In 1890 author Bram Stoker visited Whitby for his annual summer holiday. A few months earlier he had had an idea to write a novel about a vampire nobleman and while he was in the town he met local people and heard tales of eerie shipwrecks and ghostly hounds. He and his family made their home here for another 6 years.


Many of Whitby’s locations, characters and stories found their way into his famous Gothic novel, Dracula. For example, he came across the name Dracula in the local library, and he used the true story of a Russian schooner which had run aground locally a few years previously as the basis for how Dracula – in the form of a black dog – escaped from the wreck and so arrived in England. The tombstones in the graveyard in St Mary’s Church – which is gradually falling into the sea – gave him some character names. But the stark and haunting silhouette of the Gothic Whitby Abbey must have been a huge driver for his imagination.

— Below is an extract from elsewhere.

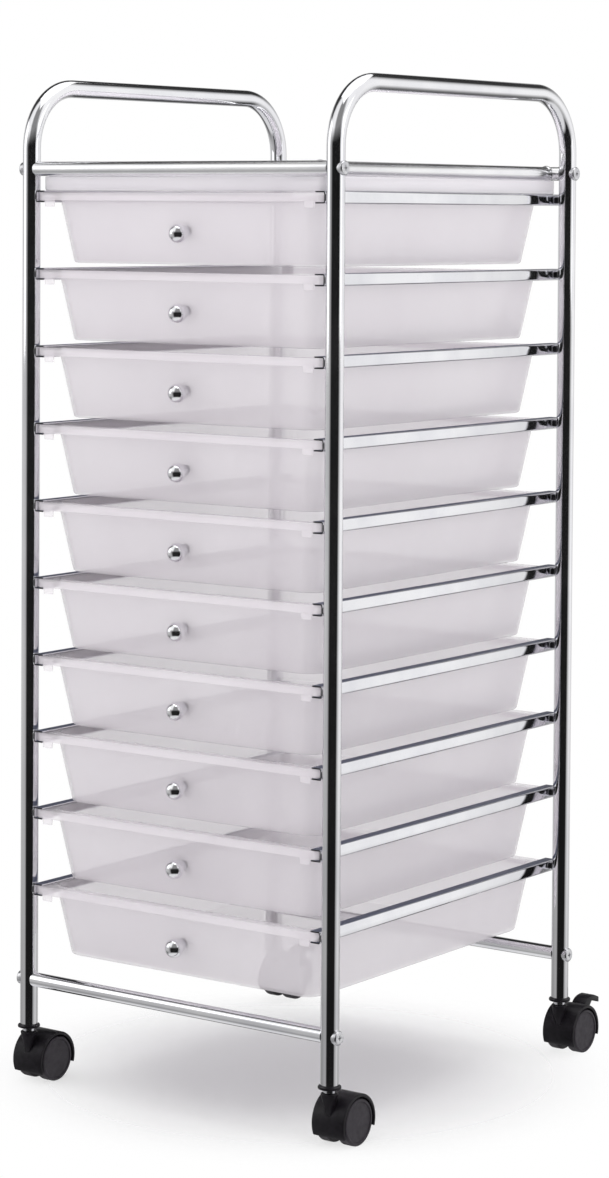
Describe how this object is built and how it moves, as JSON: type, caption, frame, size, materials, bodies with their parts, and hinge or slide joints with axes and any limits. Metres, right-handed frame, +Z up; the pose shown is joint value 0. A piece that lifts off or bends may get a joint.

Dracula might represent the power of evil in an extreme form, and our fears of what evil might do to us, but Dracula was powerless before the sign of the Cross. For Christians (and Dracula) the Cross demonstrates the conquering of the very worst evil forces. Death is swallowed in Victory.


Today you will find silly tokens in Whitby shops of Dracula’s threat – such as coffin-shaped chocolates and tombstone sweets. But behind the nonsense stands a key Christian truth: Christ has won! Remember, Dracula was afraid of the light. So you’ll be safe if you “Walk in the light”!